Module 5: Conducting Effective Post-Incident Reviews

  • Enforce a no-blame policy in post-mortems while still documenting individual decisions that influenced outcomes.
  • Standardize post-mortem templates to include timeline accuracy, detection gaps, and mitigation effectiveness metrics.
  • Require action item owners to provide weekly progress updates on remediation tasks until closure.
  • Archive post-mortem reports in a searchable knowledge base accessible to all engineering teams.
  • Classify incidents by type (e.g., deployment-related, capacity exhaustion) to identify recurring patterns over time.
  • Integrate post-mortem findings into sprint planning to ensure engineering teams address systemic issues.

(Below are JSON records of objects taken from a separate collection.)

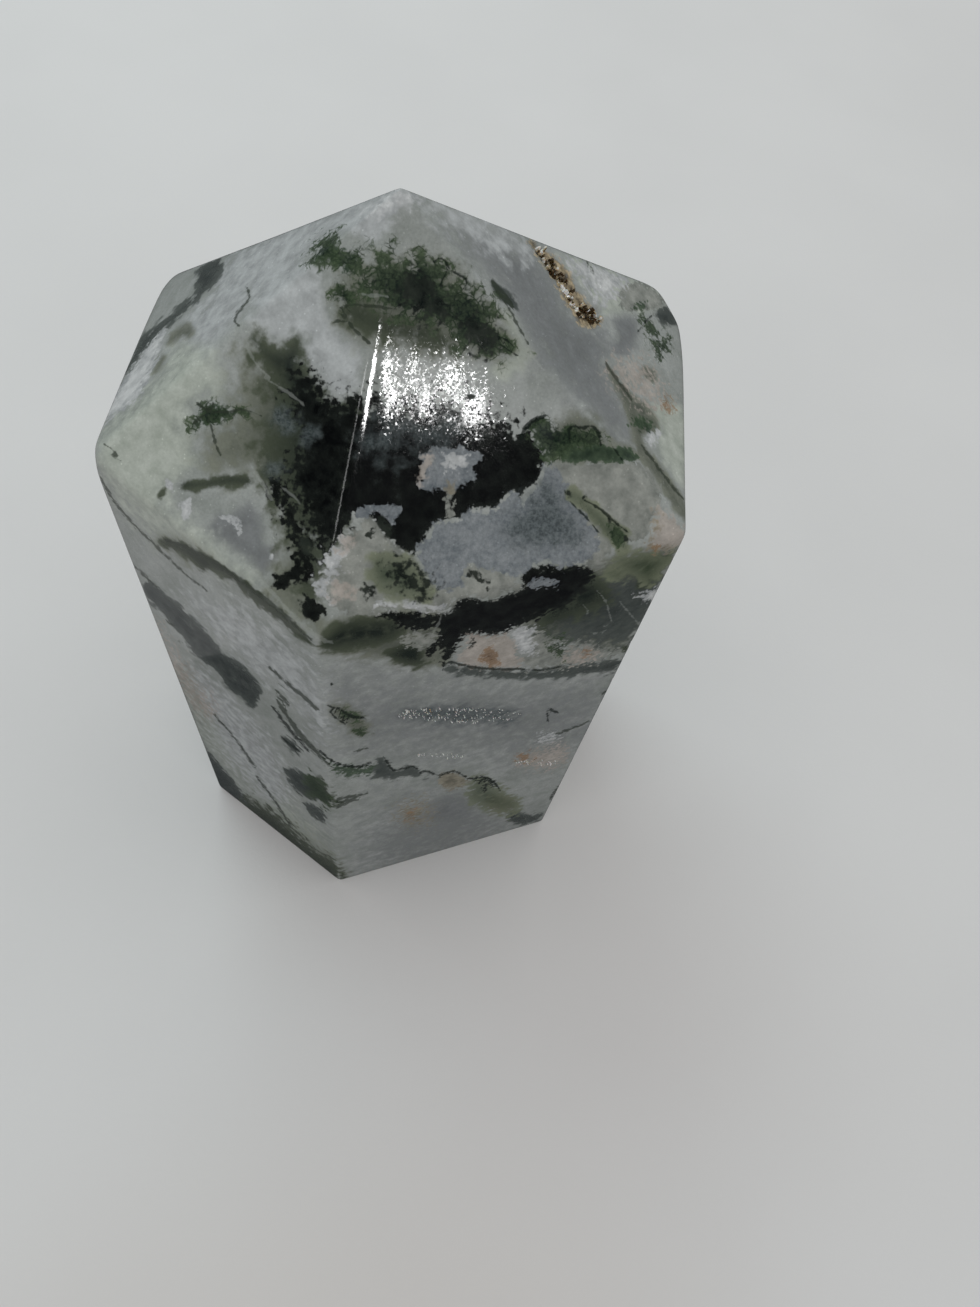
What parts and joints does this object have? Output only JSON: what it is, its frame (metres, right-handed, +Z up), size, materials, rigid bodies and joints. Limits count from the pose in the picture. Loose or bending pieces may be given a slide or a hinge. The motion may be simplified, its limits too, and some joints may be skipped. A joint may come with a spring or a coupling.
{
  "type": "moss agate tower",
  "caption": "Polished moss agate tower: an uneven faceted prism with a pointed faceted top and a flat base that it stands on.",
  "frame": {"origin": "on the flat base, under the middle of the prism, at the surface the stone stands on", "axes": "+Z up along the prism to the tip; -Y towards the front vertical edge of the stone; +X to its right"},
  "size_m": [0.0444, 0.0456, 0.0828],
  "materials": {
    "moss_agate": "high polish on milky grey chalcedony with dark green moss-like inclusions, pale bands and a few rough crystal-lined spots"
  },
  "bodies": {
    "root": {"moss_agate_tower": "moss_agate"}
  },
  "joints": []
}
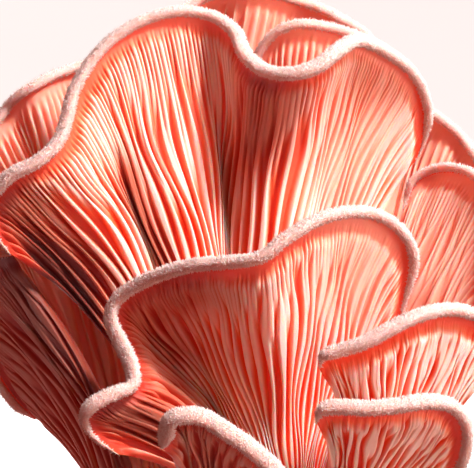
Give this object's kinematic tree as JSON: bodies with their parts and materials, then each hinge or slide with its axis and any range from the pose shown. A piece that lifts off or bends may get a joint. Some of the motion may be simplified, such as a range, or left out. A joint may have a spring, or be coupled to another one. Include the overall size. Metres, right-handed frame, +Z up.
{
  "type": "oyster mushroom cluster",
  "caption": "Cluster of ruffled, fan-shaped oyster mushrooms, gilled on one side with rolled margins, standing on one cut base.",
  "frame": {"origin": "middle of the cut base's flat underside, on the surface it stands on", "axes": "+Z up, +X to the right and +Y away from the viewer of the gilled side"},
  "size_m": [0.0825, 0.0889, 0.1011],
  "materials": {
    "pink_flesh": "matt, soft",
    "base_flesh": "matt, soft"
  },
  "bodies": {
    "root": {"cut_base": "base_flesh", "mushroom_back_large": "pink_flesh", "mushroom_front_middle": "pink_flesh", "mushroom_front_left": "pink_flesh", "mushroom_right_upper": "pink_flesh", "mushroom_right_lower": "pink_flesh", "mushroom_right_back": "pink_flesh", "mushroom_right_far": "pink_flesh", "mushroom_top_right": "pink_flesh", "mushroom_top_far": "pink_flesh", "mushroom_left": "pink_flesh", "mushroom_left_back": "pink_flesh", "mushroom_rear_left": "pink_flesh", "mushroom_rear_right": "pink_flesh", "mushroom_rear_low": "pink_flesh"}
  },
  "joints": []
}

Module 6: Automating Remediation and Response Playbooks

  • Implement automated rollback procedures for CI/CD pipelines triggered by health check failures.
  • Use feature flag systems to disable problematic functionality without full service redeployment.
  • Develop idempotent remediation scripts that can be safely rerun in dynamic cloud environments.
  • Validate automation playbooks against staging environments that mirror production topology.
  • Log all automated actions with context (e.g., triggering condition, affected resources) for audit review.
  • Define circuit-breaker conditions to disable automation during anomalous system states to prevent escalation.

Module 7: Integrating Incident Data into System Design and Planning

  • Feed incident frequency and duration metrics into service reliability targets during capacity planning cycles.
  • Use incident data to justify technical debt reduction efforts in architecture review boards.
  • Map recurring failure modes to specific design anti-patterns (e.g., single points of failure, tight coupling).
  • Require new services to include incident instrumentation (e.g., structured logging, health endpoints) before production onboarding.
  • Correlate incident spikes with deployment activity to assess CI/CD safety practices.
  • Adjust redundancy and failover strategies based on actual outage duration and recovery time objectives.

Module 8: Governing Incident Management at Scale

  • Define centralized vs. decentralized incident management models based on organizational size and domain autonomy.
  • Enforce consistent tagging and classification of incidents across business units for enterprise reporting.
  • Audit incident response times and resolution quality as part of SRE performance reviews.
  • Standardize tooling across teams to reduce training overhead and ensure interoperability during cross-domain incidents.
  • Conduct quarterly table-top exercises to validate response readiness for high-impact, low-frequency scenarios.
  • Align incident data collection with regulatory requirements (e.g., SOX, HIPAA) for audit trail retention.